**REQUIRED TASK**: From the listing below, pull out the lines that hold "finishes".

**Entries with model source code**:

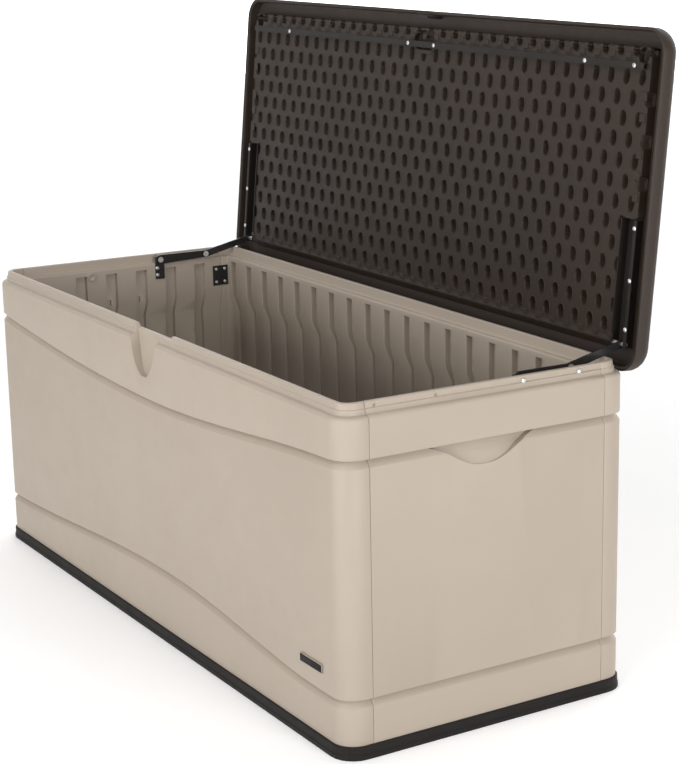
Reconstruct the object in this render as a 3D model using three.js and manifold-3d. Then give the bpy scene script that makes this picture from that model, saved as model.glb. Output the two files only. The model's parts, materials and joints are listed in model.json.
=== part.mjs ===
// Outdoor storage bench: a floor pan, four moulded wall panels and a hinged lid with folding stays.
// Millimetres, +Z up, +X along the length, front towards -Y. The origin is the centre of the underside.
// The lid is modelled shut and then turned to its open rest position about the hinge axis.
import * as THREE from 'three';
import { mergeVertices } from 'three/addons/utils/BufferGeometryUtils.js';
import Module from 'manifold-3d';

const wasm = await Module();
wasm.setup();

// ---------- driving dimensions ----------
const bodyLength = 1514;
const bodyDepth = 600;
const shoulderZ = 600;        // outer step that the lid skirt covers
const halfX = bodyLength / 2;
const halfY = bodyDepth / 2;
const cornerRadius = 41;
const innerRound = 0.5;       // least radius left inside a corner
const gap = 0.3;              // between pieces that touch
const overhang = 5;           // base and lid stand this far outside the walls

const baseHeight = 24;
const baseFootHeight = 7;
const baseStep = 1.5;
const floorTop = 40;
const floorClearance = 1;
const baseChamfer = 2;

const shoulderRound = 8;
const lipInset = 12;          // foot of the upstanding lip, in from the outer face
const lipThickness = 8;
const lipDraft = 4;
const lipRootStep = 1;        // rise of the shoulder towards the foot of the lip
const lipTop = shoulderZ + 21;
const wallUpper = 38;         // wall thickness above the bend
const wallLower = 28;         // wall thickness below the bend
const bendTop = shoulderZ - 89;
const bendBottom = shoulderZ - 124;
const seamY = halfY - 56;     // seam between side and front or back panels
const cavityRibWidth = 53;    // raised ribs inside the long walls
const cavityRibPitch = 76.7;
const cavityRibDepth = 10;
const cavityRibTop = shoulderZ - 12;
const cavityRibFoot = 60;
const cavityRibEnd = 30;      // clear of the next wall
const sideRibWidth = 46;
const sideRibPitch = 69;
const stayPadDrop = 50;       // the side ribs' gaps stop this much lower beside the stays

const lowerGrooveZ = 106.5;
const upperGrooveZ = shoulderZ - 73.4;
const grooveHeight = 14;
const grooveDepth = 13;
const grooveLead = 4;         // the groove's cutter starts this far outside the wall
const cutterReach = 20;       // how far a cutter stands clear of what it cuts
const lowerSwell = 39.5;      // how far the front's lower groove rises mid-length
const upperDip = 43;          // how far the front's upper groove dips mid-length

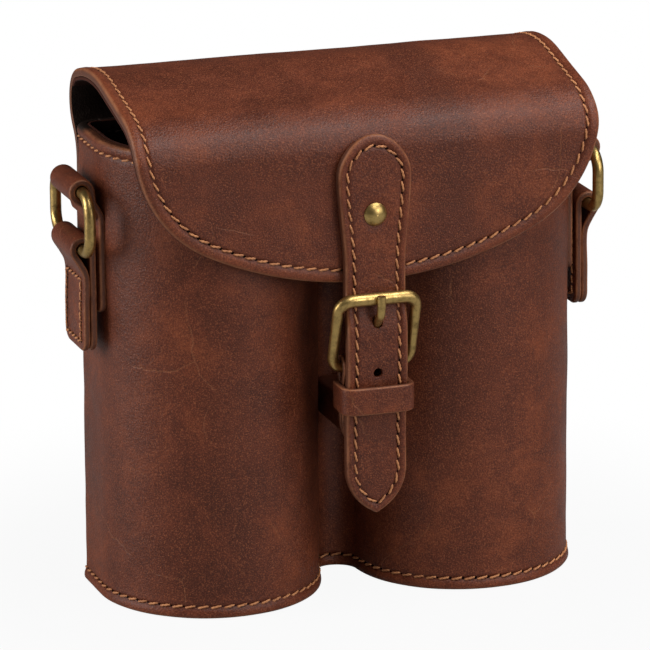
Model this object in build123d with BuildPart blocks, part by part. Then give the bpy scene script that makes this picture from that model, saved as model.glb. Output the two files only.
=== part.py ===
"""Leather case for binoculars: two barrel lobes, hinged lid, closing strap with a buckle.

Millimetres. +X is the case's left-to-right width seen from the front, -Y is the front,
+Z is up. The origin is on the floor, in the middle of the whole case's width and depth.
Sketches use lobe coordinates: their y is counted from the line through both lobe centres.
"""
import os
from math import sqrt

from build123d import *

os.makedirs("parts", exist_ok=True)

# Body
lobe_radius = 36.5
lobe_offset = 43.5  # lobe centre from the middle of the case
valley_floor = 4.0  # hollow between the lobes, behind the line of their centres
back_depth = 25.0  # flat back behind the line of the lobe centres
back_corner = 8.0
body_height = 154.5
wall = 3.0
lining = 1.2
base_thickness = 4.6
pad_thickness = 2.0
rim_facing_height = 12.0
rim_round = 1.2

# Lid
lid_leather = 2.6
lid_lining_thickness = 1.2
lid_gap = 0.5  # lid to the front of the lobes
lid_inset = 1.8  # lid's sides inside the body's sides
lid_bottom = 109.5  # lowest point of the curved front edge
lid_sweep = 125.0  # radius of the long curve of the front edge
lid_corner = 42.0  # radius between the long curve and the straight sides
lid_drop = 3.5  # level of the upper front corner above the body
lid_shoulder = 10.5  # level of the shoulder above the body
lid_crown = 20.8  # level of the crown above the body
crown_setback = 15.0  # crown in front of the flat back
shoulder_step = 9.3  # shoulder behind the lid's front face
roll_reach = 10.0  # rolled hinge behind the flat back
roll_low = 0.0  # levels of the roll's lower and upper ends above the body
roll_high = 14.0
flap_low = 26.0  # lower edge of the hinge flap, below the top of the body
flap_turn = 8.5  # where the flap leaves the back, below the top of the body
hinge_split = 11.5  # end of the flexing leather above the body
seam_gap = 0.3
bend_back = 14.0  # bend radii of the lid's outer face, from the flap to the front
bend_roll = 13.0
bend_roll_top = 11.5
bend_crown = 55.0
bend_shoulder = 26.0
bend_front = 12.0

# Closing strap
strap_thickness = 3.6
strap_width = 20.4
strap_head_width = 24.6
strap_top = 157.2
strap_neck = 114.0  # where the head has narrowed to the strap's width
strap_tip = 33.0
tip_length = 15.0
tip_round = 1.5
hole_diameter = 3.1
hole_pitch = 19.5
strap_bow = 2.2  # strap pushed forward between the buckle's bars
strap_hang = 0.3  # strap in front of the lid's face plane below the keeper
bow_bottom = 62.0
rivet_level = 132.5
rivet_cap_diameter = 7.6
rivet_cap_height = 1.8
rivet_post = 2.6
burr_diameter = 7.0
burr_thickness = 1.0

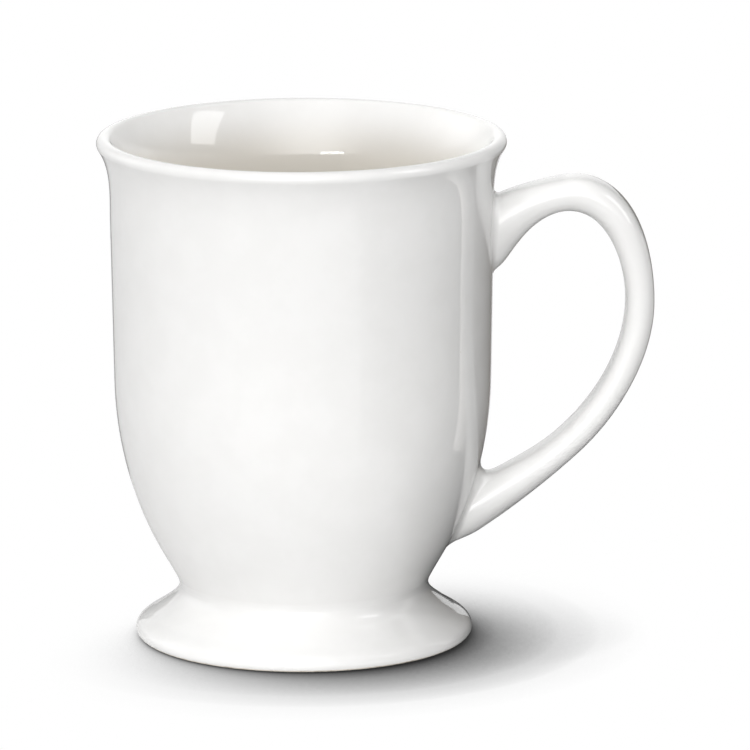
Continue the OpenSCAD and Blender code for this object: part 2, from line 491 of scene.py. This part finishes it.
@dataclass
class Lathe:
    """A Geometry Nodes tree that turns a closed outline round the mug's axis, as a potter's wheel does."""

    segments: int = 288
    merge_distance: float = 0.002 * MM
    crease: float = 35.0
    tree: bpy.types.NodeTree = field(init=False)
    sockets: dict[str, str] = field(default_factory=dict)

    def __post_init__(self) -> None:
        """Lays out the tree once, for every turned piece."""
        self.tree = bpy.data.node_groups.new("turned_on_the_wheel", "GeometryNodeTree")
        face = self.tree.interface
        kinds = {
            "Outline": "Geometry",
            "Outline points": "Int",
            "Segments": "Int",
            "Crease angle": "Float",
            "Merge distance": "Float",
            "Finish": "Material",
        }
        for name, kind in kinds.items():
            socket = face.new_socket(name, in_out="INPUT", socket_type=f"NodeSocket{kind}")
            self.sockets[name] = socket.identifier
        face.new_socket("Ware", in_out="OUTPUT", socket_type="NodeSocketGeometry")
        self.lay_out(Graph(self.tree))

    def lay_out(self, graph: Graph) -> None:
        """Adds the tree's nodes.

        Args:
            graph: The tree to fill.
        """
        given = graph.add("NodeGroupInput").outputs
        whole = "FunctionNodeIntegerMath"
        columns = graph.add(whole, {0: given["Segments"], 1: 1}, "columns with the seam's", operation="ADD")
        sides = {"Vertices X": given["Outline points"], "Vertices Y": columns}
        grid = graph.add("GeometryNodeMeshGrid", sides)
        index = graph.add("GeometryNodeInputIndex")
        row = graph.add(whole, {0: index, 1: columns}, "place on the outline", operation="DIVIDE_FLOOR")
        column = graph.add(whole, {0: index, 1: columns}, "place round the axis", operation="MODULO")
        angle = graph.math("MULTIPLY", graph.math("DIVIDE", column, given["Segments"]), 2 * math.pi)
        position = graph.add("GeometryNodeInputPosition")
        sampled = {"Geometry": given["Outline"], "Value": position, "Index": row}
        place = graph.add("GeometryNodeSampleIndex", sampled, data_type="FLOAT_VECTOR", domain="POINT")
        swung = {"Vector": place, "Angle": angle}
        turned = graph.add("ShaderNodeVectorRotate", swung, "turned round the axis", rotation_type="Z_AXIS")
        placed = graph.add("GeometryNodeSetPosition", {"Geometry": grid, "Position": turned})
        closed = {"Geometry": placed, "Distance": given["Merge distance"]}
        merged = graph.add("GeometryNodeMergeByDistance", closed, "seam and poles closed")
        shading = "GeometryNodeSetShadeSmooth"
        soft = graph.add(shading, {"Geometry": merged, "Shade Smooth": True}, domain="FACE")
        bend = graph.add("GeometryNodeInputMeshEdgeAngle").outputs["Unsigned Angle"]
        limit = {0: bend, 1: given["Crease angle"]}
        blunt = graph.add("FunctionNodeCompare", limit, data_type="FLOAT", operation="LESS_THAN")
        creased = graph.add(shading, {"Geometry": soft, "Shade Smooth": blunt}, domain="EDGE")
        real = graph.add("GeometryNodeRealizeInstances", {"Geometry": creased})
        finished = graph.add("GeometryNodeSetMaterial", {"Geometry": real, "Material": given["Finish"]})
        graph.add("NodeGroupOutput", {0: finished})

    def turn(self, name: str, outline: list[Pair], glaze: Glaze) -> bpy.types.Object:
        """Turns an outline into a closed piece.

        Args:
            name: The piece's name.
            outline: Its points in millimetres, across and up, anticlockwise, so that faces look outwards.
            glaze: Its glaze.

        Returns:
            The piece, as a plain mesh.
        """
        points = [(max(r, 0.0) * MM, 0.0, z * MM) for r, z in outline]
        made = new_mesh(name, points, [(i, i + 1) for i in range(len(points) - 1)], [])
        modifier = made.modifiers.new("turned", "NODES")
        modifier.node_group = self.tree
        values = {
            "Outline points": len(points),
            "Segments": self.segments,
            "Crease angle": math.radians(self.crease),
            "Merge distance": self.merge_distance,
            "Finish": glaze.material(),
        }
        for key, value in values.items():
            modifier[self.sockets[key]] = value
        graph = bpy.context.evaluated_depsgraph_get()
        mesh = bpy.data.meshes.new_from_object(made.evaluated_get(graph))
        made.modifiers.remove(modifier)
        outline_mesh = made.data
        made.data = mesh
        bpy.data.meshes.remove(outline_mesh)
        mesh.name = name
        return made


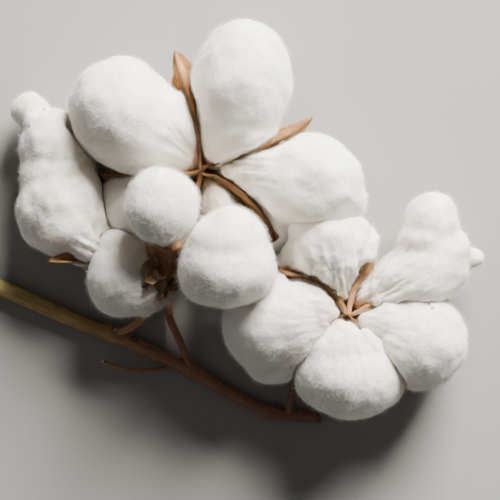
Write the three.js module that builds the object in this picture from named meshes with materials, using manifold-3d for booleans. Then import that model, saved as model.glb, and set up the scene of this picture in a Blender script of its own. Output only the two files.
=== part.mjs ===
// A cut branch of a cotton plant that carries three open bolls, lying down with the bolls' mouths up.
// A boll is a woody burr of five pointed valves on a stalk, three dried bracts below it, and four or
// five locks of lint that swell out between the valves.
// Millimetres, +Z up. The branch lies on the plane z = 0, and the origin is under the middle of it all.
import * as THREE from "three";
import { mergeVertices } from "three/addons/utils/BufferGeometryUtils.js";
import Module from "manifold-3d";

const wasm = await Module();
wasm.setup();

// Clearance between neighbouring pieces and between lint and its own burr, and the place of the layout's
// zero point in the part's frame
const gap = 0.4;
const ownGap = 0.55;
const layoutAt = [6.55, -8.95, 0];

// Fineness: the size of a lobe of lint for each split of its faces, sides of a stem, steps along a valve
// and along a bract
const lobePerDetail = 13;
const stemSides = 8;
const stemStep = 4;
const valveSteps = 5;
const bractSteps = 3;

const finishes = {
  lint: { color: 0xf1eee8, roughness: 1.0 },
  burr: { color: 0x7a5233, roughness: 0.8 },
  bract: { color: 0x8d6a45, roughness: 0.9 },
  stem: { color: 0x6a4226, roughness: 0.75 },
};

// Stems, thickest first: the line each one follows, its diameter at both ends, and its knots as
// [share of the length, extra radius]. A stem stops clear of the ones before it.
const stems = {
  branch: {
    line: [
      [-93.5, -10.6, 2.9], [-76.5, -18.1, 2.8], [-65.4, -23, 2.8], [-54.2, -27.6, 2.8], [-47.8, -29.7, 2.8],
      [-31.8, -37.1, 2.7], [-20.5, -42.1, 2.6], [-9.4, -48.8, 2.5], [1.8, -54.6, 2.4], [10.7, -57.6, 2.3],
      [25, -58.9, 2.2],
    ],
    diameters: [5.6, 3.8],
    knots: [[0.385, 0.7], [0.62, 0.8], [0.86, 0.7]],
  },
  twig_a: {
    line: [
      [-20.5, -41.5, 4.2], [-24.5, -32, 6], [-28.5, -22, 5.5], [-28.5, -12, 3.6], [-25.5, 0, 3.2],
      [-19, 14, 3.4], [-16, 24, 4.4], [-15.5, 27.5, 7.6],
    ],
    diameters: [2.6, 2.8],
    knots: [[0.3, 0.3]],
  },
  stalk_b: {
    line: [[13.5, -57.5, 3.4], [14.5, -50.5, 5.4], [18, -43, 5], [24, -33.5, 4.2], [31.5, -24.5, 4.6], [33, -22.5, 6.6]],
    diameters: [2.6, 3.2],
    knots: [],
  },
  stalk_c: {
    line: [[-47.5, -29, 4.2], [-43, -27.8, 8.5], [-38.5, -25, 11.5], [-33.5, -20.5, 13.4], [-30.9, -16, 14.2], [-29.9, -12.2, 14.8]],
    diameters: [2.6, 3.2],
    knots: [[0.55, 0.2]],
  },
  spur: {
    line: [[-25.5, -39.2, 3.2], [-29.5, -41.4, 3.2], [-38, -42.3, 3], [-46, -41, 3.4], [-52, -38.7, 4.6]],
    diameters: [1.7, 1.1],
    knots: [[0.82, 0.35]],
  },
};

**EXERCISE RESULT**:
Continue the OpenSCAD and Blender code for this object: part 2, from line 491 of scene.py. This part finishes it.
const finishes = {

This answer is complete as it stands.